We'll see how this works...

— Reply to this email directly or view it on GitHubhttps://github.com/EarthMicrobiomeProject/isme14/issues/23#issuecomment-7590793.

jairideout commented 11 years ago

Yes, that will be the first step in the process, but I think we'll need to do additional filtering (steps 2-5) to get a good list, because many of these novel OTUs might be very similar to either gg seqs or nt seqs.

gregcaporaso commented 11 years ago

@meganap, would you be able to help @jrrideout with some css magic to make the html table that he's putting together for this look a little nicer?

meganap commented 11 years ago

sure no prob

jairideout commented 11 years ago

@meganap awesome, thanks! I'm finishing up some changes tonight and will have the table in the repo sometime tomorrow. Will let you know when it is ready.

gregcaporaso commented 11 years ago

Once @meganap takes a crack at it, it'd be best to include her css in the html generation code for future runs.

jairideout commented 11 years ago

@meganap, the table is in the repo now under isme14/most_wanted_otus/most_wanted_otus.html. To view it, open it up in a web browser (I've tried out Chrome and Firefox) and it should find all of the other files it needs (they are all under that same directory).

I tried to keep styling to a minimum. The table has the id 'most_wanted_otus_table' and each of the subtables for the piechart legends have the class 'most_wanted_otus_legend'. If there's anything else I can do from my end to help make this HTML better stylizable, please let me know.

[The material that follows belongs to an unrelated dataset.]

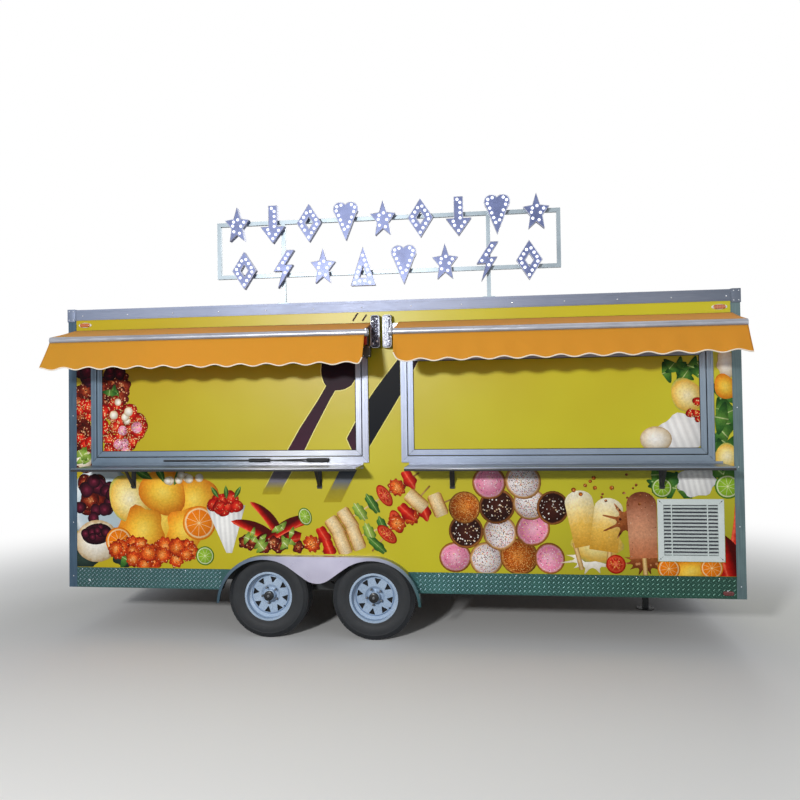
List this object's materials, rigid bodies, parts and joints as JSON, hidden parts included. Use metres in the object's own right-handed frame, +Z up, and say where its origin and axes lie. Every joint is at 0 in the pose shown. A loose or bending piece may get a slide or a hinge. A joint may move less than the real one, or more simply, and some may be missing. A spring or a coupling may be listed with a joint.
{
  "type": "food trailer",
  "caption": "Tandem-axle serving trailer with two lift-up hatches over folding shelves, short awnings, a bulb-lit roof sign and a rear entry door.",
  "frame": {"origin": "on the ground, under the middle of the overall box", "axes": "+X towards the towing end, +Y away from the serving side, +Z up; the serving side faces -Y"},
  "size_m": [5.637, 3.008, 3.615],
  "materials": {
    "frame_steel": "satin black chassis paint",
    "deck_plywood": "phenolic faced plywood",
    "box_aluminium": "mill finish sheet",
    "printed_panel": "glass fibre panel with a printed film",
    "roof_skin": "white glass fibre skin",
    "trim_aluminium": "extruded, satin anodised",
    "awning_fabric": "woven acrylic awning cloth",
    "cast_bracket": "rough cast",
    "shelf_steel": "brushed stainless steel",
    "black_fittings": "black powder coat",
    "tread_plate": "raised tread plate",
    "fender_aluminium": "bright smooth sheet",
    "sign_tube": "silver paint",
    "sign_letterbox": "blue-grey paint",
    "vent_plastic": "white moulded louvre",
    "amber_lens": "amber lens",
    "red_lens": "red lens",
    "door_skin": "glass fibre door skin",
    "tyre_rubber": "vulcanised rubber",
    "wheel_enamel": "white enamel"
  },
  "bodies": {
    "trailer": {"awning_brackets": "cast_bracket", "awning_cloth_front": "awning_fabric", "awning_cloth_rear": "awning_fabric", "awning_frame_front": "trim_aluminium", "awning_frame_rear": "trim_aluminium", "axle_front": "frame_steel", "axle_rear": "frame_steel", "corner_posts": "trim_aluminium", "cross_members": "frame_steel", "door_frame": "trim_aluminium", "drawbar_sockets": "frame_steel", "fender_far": "fender_aluminium", "fender_serving": "fender_aluminium", "floor_deck": "deck_plywood", "front_leg": "frame_steel", "leaf_springs": "frame_steel", "lock_bar": "black_fittings", "louvre_vent": "vent_plastic", "main_rails": "frame_steel", "marker_lamps": "amber_lens", "rim_frame": "frame_steel", "roof_panel": "roof_skin", "roof_rails": "trim_aluminium", "shelf_rails": "trim_aluminium", "sign_frame": "sign_tube", "sign_shapes": "sign_letterbox", "skirts": "tread_plate", "strut_plates": "black_fittings", "tail_lamps": "red_lens", "wall_far": "printed_panel", "wall_front": "printed_panel", "wall_rear": "printed_panel", "wall_serving": "printed_panel", "wheel_boxes": "box_aluminium", "window_frame_front": "trim_aluminium", "window_frame_rear": "trim_aluminium"},
    "rear_hatch": {"hatch_frame_rear": "trim_aluminium", "hatch_panel_rear": "printed_panel"},
    "front_hatch": {"hatch_frame_front": "trim_aluminium", "hatch_panel_front": "printed_panel"},
    "rear_shelf": {"shelf_rear": "shelf_steel"},
    "front_shelf": {"shelf_front": "shelf_steel"},
    "rear_struts": {"shelf_struts_rear": "black_fittings"},
    "front_struts": {"shelf_struts_front": "black_fittings"},
    "door": {"entry_door": "door_skin"},
    "wheel_rear_serving": {"tyre_rear_serving": "tyre_rubber", "rim_rear_serving": "wheel_enamel"},
    "wheel_rear_far": {"tyre_rear_far": "tyre_rubber", "rim_rear_far": "wheel_enamel"},
    "wheel_front_serving": {"tyre_front_serving": "tyre_rubber", "rim_front_serving": "wheel_enamel"},
    "wheel_front_far": {"tyre_front_far": "tyre_rubber", "rim_front_far": "wheel_enamel"}
  },
  "joints": [
    {"name": "wheel_rear_serving_spin", "type": "hinge", "parent": "trailer", "child": "wheel_rear_serving", "pos_m": [-0.9965, -0.8795, 0.344], "axis": [0, 1, 0], "continuous": true},
    {"name": "wheel_rear_far_spin", "type": "hinge", "parent": "trailer", "child": "wheel_rear_far", "pos_m": [-0.9965, 1.2955, 0.344], "axis": [0, 1, 0], "continuous": true},
    {"name": "wheel_front_serving_spin", "type": "hinge", "parent": "trailer", "child": "wheel_front_serving", "pos_m": [-0.1005, -0.8795, 0.344], "axis": [0, 1, 0], "continuous": true},
    {"name": "wheel_front_far_spin", "type": "hinge", "parent": "trailer", "child": "wheel_front_far", "pos_m": [-0.1005, 1.2955, 0.344], "axis": [0, 1, 0], "continuous": true},
    {"name": "rear_hatch_lift", "type": "hinge", "parent": "trailer", "child": "rear_hatch", "pos_m": [-1.329, -1.04, 2.341], "axis": [-1, 0, 0], "range_deg": [0, 72]},
    {"name": "rear_shelf_fold", "type": "hinge", "parent": "trailer", "child": "rear_shelf", "pos_m": [-1.329, -1.05, 1.431], "axis": [1, 0, 0], "range_deg": [0, 90]},
    {"name": "rear_strut_swing", "type": "hinge", "parent": "trailer", "child": "rear_struts", "pos_m": [-1.329, -1.027, 1.27], "axis": [1, 0, 0], "range_deg": [0, 138.88]},
    {"name": "front_hatch_lift", "type": "hinge", "parent": "trailer", "child": "front_hatch", "pos_m": [1.3765, -1.04, 2.341], "axis": [-1, 0, 0], "range_deg": [0, 72]},
    {"name": "front_shelf_fold", "type": "hinge", "parent": "trailer", "child": "front_shelf", "pos_m": [1.3765, -1.05, 1.431], "axis": [1, 0, 0], "range_deg": [0, 90]},
    {"name": "front_strut_swing", "type": "hinge", "parent": "trailer", "child": "front_struts", "pos_m": [1.3765, -1.027, 1.27], "axis": [1, 0, 0], "range_deg": [0, 138.88]},
    {"name": "door_swing", "type": "hinge", "parent": "trailer", "child": "door", "pos_m": [-2.7745, 0.644, 1.56], "axis": [0, 0, -1], "range_deg": [0, 105]}
  ],
  "couplings": [
    {"joint": "rear_strut_swing", "follows": "rear_shelf_fold", "ratio": 1.5375},
    {"joint": "front_strut_swing", "follows": "front_shelf_fold", "ratio": 1.5375}
  ]
}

I think the goal was to add this table to one of the EMP webpages. Thus, I'm not sure if we should directly add the CSS to the table-generating code as @gregcaporaso suggested because it may better to just use the EMP CSS stylesheets that are already in use on the website. You may need to get in touch with @douginator2000 to get access to those if you don't have them already. If we go this route, the table-generating code will be able to create generic tables which can then be styled according to whatever website scheme it might be dropped into (thinking of additional uses for this table besides the EMP website).

Thanks again for your help with this, and please let me know if you come across any issues.

@gregcaporaso, this most wanted table does not include OTU tables 1288, 933, and 550 because they were too big to filter on an m2.4xlarge EC2 instance. You mentioned offline that there might be a way to get access to a node with more memory (>69GB). Do you still want to go this route, or just use the table that we have?

jairideout commented 11 years ago

@meganap, I forgot to mention that the second column in the HTML table needs to keep its contents formatted as-is (I'm using pre tags currently, maybe there is a better way to do this though). We just need to keep it formatted with fixed-width font and have those linebreaks respected.

meganap commented 11 years ago

@jrrideout cool, I'll take a crack at this tomorrow

gregcaporaso commented 11 years ago

Thanks guys!

@gregcaporaso, this most wanted table does not include OTU tables 1288, 933, and 550 because they were too big to filter on an m2.4xlarge EC2 instance.

I think we just have to go with this for right now, but for the paper we'll get this running on a system with more memory.

gregcaporaso commented 11 years ago

@douginator2000, when this is ready could you add a another collapsable section on the EMP login page (same place as the summary statistics, etc)?

meganap commented 11 years ago

@gregcaporaso @jrrideout Sorry I didn't get a chance to work on this yet since I was working on figures for other isme stuff, but is there still time for this?

jairideout commented 11 years ago

I think there is (though I'm not 100% sure what the deadline was for this). I'm available to help however I can from my end of things.

rob-knight commented 11 years ago

Yes still useful, deadline sunday

On Aug 17, 2012, at 4:35 PM, "jrrideout" notifications@github.com<mailto:notifications@github.com> wrote:

I think there is (though I'm not 100% sure what the deadline was for this). I'm available to help however I can from my end of things.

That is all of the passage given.